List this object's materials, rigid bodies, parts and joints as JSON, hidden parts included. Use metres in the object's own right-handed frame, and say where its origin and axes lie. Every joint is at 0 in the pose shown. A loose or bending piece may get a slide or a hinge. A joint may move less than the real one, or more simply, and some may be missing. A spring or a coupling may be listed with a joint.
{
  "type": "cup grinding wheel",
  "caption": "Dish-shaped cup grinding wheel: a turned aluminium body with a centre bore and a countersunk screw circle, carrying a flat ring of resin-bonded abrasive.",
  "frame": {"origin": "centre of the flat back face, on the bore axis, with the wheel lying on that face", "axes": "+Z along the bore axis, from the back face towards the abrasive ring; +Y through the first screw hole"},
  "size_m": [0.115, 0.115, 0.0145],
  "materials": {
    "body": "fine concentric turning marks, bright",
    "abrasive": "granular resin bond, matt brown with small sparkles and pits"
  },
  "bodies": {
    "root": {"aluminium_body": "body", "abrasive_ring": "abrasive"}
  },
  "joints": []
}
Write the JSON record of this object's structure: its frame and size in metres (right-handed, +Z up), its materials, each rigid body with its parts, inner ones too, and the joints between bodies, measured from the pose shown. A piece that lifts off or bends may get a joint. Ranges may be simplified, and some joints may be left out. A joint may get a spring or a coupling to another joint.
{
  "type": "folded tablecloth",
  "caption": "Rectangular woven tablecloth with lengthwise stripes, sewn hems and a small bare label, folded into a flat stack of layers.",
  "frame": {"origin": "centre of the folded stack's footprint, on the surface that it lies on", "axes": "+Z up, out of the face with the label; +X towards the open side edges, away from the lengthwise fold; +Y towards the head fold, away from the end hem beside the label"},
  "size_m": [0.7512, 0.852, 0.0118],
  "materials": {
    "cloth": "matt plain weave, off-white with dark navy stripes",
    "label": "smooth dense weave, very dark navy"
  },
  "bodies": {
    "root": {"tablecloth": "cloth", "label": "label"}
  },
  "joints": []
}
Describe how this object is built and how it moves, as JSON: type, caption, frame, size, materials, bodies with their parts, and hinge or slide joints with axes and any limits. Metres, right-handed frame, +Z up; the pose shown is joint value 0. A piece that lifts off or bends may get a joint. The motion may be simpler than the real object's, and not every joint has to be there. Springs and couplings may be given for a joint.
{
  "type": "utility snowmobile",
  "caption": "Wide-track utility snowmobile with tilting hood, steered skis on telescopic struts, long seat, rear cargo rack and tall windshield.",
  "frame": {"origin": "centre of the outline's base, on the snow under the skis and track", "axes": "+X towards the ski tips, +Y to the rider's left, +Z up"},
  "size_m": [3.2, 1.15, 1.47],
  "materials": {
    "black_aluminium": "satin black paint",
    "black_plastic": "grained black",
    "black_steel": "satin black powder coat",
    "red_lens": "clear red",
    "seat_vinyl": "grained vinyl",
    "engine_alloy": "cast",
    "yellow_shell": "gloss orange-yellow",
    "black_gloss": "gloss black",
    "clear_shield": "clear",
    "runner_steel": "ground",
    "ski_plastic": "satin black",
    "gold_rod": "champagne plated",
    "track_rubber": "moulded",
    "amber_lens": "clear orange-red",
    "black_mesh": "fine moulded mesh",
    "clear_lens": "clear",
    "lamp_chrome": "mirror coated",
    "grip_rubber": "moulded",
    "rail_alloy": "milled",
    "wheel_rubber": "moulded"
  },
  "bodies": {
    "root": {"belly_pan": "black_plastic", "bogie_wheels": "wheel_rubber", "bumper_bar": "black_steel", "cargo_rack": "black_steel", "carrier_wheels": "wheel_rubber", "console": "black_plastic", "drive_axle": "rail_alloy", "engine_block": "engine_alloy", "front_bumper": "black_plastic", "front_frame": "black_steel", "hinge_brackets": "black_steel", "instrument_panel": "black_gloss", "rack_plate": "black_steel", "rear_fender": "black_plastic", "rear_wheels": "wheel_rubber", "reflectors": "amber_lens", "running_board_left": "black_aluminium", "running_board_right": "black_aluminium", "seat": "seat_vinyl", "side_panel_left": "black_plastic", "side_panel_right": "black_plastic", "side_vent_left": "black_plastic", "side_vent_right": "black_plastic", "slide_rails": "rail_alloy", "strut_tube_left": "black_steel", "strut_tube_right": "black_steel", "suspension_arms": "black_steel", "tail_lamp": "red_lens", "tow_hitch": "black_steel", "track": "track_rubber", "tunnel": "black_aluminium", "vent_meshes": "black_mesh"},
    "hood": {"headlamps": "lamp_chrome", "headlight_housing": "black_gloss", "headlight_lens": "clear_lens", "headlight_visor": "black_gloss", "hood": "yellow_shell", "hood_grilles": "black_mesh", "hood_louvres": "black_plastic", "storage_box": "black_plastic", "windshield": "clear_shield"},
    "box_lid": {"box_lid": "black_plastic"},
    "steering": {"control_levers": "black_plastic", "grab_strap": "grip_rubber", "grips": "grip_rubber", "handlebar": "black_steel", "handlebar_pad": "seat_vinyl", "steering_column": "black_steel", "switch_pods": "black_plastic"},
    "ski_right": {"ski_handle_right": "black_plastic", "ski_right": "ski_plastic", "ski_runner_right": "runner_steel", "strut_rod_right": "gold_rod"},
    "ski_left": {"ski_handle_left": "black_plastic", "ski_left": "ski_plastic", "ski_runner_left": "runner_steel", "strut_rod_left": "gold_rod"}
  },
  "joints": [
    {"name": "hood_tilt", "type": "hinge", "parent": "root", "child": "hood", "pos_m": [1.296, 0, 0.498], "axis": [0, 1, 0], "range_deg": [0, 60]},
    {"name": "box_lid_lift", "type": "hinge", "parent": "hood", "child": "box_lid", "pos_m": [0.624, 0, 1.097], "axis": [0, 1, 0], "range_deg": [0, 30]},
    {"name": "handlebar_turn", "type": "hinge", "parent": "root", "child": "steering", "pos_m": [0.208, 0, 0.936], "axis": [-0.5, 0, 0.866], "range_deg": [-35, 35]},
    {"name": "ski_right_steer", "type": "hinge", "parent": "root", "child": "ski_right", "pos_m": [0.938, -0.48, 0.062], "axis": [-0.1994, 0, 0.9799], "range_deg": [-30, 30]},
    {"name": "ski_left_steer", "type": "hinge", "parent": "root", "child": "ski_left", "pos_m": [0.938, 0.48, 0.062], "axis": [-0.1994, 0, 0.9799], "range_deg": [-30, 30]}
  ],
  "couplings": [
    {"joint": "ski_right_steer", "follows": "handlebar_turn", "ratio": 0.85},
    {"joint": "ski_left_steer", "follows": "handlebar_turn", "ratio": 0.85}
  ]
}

* * * *

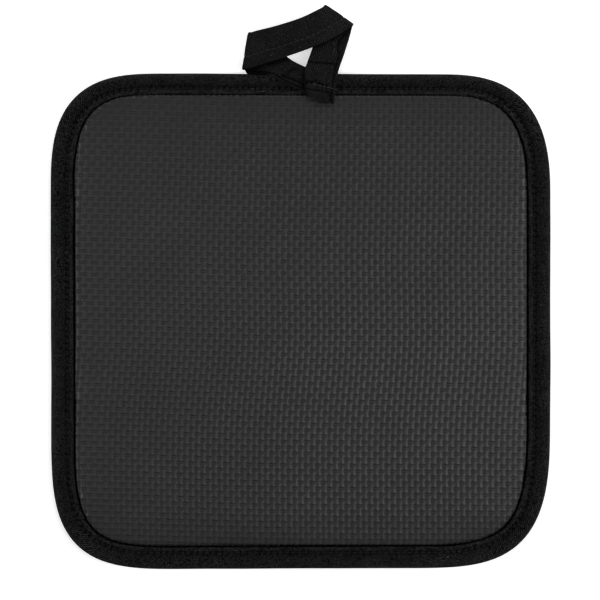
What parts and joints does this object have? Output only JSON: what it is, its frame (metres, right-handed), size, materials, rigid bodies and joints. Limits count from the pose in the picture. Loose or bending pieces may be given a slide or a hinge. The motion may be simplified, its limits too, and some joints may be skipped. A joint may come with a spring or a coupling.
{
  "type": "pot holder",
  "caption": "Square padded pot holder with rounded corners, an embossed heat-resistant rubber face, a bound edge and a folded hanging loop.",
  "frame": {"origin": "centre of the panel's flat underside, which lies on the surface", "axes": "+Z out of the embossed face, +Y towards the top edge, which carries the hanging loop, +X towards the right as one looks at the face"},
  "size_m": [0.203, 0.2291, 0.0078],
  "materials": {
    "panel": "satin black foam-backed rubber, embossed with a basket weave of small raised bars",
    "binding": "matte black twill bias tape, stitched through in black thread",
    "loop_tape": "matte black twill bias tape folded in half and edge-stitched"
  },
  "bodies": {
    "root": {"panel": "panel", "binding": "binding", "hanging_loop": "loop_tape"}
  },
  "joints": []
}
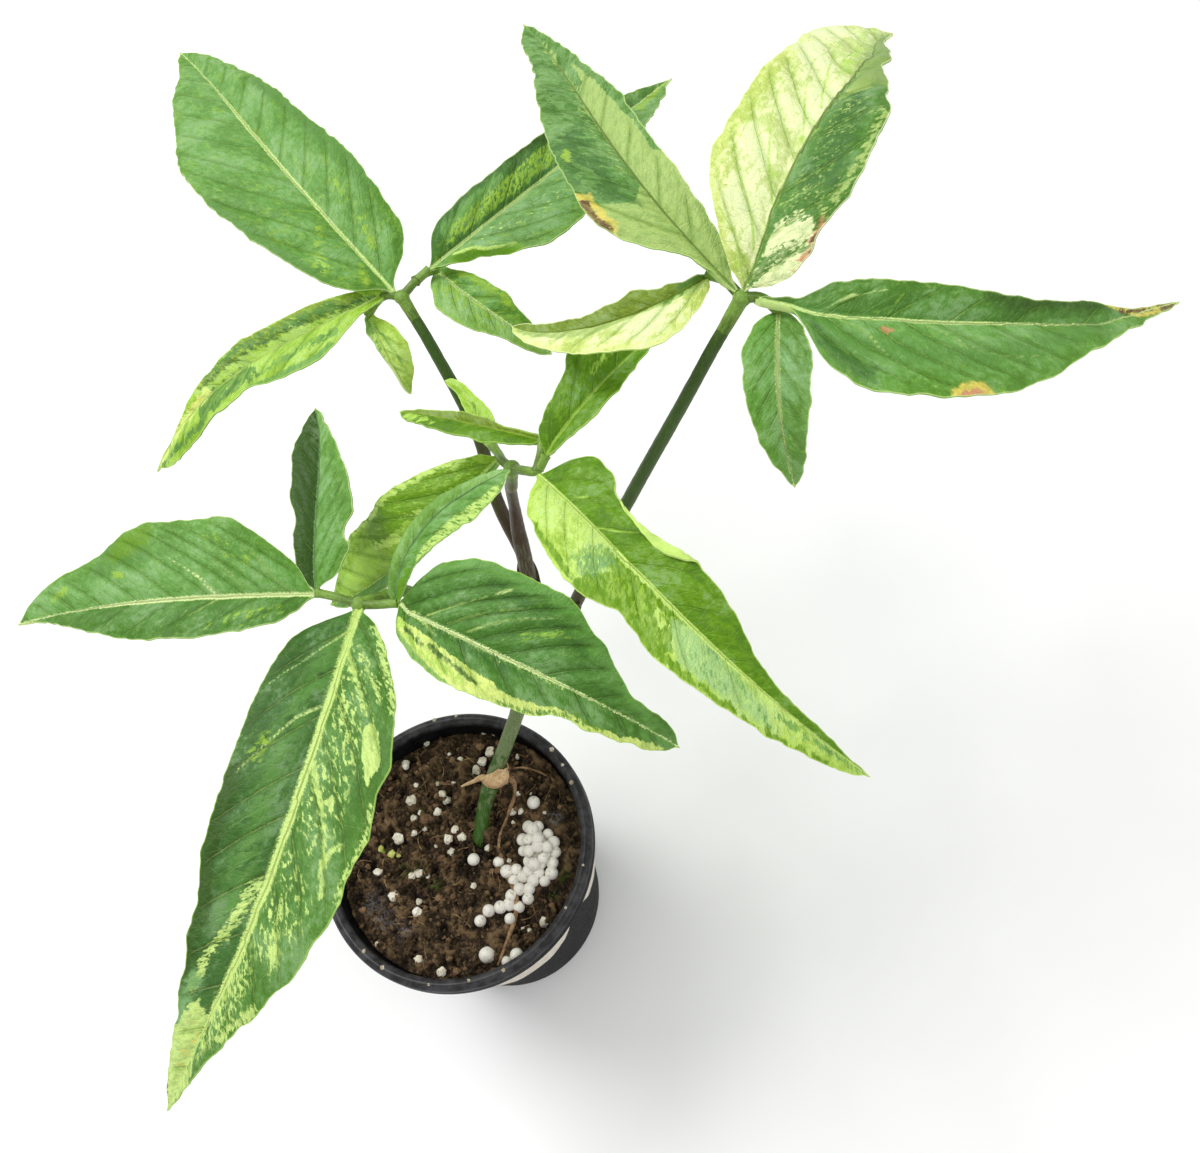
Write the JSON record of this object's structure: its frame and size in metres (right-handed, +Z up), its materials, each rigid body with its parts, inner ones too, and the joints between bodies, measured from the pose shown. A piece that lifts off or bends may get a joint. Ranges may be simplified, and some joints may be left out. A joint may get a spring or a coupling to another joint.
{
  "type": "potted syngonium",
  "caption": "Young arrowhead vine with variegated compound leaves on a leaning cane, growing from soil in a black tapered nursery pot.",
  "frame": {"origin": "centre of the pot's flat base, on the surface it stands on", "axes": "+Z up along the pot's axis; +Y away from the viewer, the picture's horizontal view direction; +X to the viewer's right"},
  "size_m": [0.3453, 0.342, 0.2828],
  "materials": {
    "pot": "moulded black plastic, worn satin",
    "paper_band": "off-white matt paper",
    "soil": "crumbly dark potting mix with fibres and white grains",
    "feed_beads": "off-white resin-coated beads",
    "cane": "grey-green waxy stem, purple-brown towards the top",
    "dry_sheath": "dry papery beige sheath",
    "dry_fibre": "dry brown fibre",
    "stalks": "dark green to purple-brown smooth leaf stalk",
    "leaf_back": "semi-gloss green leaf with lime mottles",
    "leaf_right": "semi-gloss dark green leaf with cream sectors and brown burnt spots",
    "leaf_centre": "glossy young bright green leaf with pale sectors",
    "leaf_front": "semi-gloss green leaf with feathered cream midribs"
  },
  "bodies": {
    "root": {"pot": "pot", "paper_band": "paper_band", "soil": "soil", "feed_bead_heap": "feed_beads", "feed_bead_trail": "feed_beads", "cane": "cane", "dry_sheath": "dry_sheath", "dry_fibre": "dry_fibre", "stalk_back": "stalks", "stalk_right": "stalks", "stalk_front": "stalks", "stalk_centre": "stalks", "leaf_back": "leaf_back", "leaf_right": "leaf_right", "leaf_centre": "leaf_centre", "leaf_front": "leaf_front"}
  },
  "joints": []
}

* * * *

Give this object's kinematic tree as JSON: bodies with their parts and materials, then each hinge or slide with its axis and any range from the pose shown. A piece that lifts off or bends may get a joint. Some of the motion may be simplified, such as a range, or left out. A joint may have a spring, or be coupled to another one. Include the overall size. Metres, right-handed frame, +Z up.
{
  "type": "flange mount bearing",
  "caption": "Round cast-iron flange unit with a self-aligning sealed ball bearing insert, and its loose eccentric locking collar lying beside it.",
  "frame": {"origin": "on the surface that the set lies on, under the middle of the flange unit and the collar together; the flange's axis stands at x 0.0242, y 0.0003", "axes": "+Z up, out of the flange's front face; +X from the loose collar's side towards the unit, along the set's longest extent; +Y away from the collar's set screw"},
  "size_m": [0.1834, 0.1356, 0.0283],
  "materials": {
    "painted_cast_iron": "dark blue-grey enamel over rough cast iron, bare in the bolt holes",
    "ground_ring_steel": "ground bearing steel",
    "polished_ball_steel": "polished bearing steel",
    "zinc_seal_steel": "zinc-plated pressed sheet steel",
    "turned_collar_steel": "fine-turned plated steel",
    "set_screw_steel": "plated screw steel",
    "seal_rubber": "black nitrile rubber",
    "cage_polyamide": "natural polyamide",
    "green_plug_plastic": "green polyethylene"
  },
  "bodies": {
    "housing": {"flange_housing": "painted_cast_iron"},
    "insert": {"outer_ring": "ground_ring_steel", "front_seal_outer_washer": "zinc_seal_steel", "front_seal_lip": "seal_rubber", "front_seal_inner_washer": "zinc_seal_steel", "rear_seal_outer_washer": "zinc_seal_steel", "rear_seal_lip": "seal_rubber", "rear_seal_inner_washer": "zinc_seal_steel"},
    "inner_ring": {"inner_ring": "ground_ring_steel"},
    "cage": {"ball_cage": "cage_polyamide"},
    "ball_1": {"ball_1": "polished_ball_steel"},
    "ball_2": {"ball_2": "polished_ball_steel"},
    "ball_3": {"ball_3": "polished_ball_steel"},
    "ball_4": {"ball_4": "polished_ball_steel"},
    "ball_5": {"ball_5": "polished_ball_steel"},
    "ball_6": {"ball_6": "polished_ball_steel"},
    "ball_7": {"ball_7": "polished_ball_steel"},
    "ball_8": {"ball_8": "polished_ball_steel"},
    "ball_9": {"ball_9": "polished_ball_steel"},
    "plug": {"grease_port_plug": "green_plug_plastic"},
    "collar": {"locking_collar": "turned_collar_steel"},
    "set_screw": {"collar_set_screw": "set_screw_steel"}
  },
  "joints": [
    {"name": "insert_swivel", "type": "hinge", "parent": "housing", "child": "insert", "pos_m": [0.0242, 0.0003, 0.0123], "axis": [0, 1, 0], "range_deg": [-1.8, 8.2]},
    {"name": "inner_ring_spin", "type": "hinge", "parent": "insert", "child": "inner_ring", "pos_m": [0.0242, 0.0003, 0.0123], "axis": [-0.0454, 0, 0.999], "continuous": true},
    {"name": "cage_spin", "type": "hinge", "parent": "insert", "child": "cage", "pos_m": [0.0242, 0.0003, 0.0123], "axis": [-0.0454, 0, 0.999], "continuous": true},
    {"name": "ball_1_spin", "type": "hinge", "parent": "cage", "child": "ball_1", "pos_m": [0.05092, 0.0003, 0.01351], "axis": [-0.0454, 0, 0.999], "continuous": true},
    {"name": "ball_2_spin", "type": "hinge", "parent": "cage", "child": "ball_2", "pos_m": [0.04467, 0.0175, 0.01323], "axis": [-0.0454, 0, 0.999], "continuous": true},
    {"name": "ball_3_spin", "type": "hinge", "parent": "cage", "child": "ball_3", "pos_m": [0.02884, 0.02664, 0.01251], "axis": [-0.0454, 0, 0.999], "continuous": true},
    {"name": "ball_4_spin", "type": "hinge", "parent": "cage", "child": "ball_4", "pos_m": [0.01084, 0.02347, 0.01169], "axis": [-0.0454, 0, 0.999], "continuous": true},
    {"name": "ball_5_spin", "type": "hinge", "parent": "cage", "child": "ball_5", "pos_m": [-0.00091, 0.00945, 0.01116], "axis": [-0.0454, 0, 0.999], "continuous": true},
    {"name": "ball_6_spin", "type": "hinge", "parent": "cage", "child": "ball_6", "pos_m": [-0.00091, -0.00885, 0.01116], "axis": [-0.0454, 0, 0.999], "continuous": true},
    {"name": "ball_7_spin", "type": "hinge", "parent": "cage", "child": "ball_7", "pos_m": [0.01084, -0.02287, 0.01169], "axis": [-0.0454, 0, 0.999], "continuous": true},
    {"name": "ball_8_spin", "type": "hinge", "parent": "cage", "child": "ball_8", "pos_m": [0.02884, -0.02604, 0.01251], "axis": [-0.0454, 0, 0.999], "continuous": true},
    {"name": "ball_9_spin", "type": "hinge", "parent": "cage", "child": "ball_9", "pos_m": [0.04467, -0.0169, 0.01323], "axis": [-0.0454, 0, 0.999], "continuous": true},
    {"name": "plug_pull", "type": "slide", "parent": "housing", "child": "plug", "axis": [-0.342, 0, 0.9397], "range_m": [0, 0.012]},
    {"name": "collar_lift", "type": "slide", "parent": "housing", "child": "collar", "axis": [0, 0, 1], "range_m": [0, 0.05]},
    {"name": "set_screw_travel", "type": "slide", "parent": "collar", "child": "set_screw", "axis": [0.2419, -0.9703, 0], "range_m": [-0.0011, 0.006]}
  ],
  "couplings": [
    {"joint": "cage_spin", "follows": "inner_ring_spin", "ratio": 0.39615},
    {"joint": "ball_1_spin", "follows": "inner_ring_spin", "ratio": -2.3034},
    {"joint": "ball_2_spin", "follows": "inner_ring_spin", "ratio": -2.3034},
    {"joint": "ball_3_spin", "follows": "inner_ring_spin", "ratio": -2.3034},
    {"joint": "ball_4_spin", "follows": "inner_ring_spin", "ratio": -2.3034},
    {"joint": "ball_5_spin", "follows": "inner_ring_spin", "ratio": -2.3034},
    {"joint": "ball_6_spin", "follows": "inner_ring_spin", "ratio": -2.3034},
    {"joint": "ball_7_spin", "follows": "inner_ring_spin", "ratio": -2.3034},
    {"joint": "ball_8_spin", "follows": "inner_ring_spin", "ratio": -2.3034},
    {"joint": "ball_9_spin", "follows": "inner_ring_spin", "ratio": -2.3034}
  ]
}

* * * *

**GIVEN INSTRUCTION**
Take each line of the material that contains the word "their" and list it.

**OUTPUT**
Describe how this object is built and how it moves, as JSON: type, caption, frame, size, materials, bodies with their parts, and hinge or slide joints with axes and any limits. Metres, right-handed frame, +Z up; the pose shown is joint value 0. A piece that lifts off or bends may get a joint. The motion may be simpler than the real object's, and not every joint has to be there. Springs and couplings may be given for a joint.
Give this object's kinematic tree as JSON: bodies with their parts and materials, then each hinge or slide with its axis and any range from the pose shown. A piece that lifts off or bends may get a joint. Some of the motion may be simplified, such as a range, or left out. A joint may have a spring, or be coupled to another one. Include the overall size. Metres, right-handed frame, +Z up.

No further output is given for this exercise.